しかし、ここから「やれやれ」で済まない出来事が連発する。
飛行機を降りて、しばらくすると「自転車をお預けになった方は階段付近でお待ちください」とアナウンスがあった。待っていると係員の方が
「飛行機の中で荷崩れが起きたらしく、これが落ちていました」
とのこと。見れば車輪の軸、クイックレリーズが係員の手にある。私のではない。他にいた2人の男性は「違う」と下がった。
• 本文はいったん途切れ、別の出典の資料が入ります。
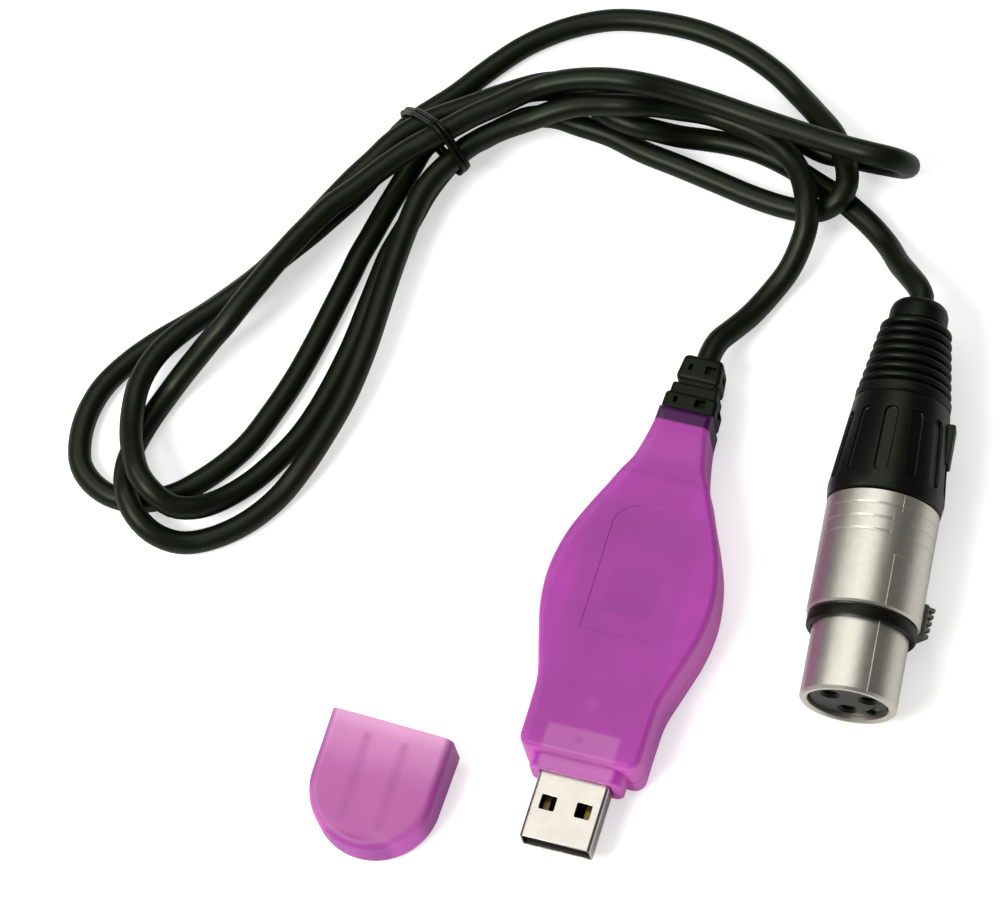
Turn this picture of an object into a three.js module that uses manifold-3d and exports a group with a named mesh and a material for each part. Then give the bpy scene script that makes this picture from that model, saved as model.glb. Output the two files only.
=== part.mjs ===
// A lighting interface: a translucent dongle with its plug bare, its cap lying beside it, and a tied lead
// that ends in a round three-pole connector. Millimetres, +Z up, the plug points to -Y. The origin is the
// centre of the lower shell's flat underside.
import * as THREE from "three";
import { mergeVertices } from "three/addons/utils/BufferGeometryUtils.js";
import Module from "manifold-3d";

const wasm = await Module();
wasm.setup();

// Shared sizes
const seatGap = 0.3;
const overrun = 2;
const mergeReach = 1e-4;
const leastRounding = 0.01;
const roundSteps = 3;
const rodSides = 12;
const quarterTurn = Math.PI / 2;
const fullTurn = Math.PI * 2;

// Dongle shells
const bodyLength = 63.6;
const bodyHalfWidth = 14.3;
const bodyHeight = 11.5;
const bodyWall = 1.3;
const partingHeight = 4.6;
const partingGap = 0.2;
const bodyTopRadius = 1.1;
const bodyUnderRadius = 1.2;
const bodyCornerRadius = 2;
const leastCornerRadius = 0.3;
const bodySideSteps = 22;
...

ただ、よくよく見るとその黒いクイックレリーズは相方の自転車に付いていた気がする。すると相方は
「私のかもしれません」
と隣から申し出た。
クイックレリーズとは、自転車の車輪の部品で、スポーツサイクルの場合、車輪を外せるように手動のレバーが付いている。簡単に外せるということで「クイック」と名が付いているわけだ。
しかし、輪行時に緩めたネジは当然ある程度戻しておかないと外れることになる。私は毎回注意しているのだが、初心者の相方に話すのを忘れていた。
軸だけを受け取った相方。ただ、軸には受け側のネジが必ず必要となる。それがないと車輪は固定できない。
嫌な予感がした。
直ちに受けのネジを探すが見つからない。外れた時に落ちたのだろう。
ガーンである。
受けのネジは1.5cmくらいの部品となる。なくてはならない部品ながら、落とすと見つかる可能性はかなり低い。万が一の期待を込めて航空会社のスタッフにお願いしてまずは宮古空港で探してもらう。
こうなると現地調達しかない。宮古島の自転車屋さんにピッタリサイズがなければ今回の自転車旅はオジャンとなる。
私はとりあえず自分の自転車を組み立て、調達に向かうことにした。
宮古島は雨だった。20度くらいで雪の東京に比べたら暖かくはあるが濡れたい気温ではない。
まずは前輪を付ける。
次に後輪を付けるのに保護用の金具を外した時に気が付いた。保護金具とは後輪を外している間、フレームを保護するための擬似的な車軸だが、本当の車輪と同様にクイックレリーズが付いている。
そしてクイックレリーズの受け側のネジも付いている。
あっと気づいた私はクイックレリーズと合わせてみると、サイズはピッタリだった。
これで宮古島サイクリングが開始できる。喜びより先にまずはホッとした。
今は寝不足になりながらたどり着いた宮古島サイクリングのスタート地点なのだ。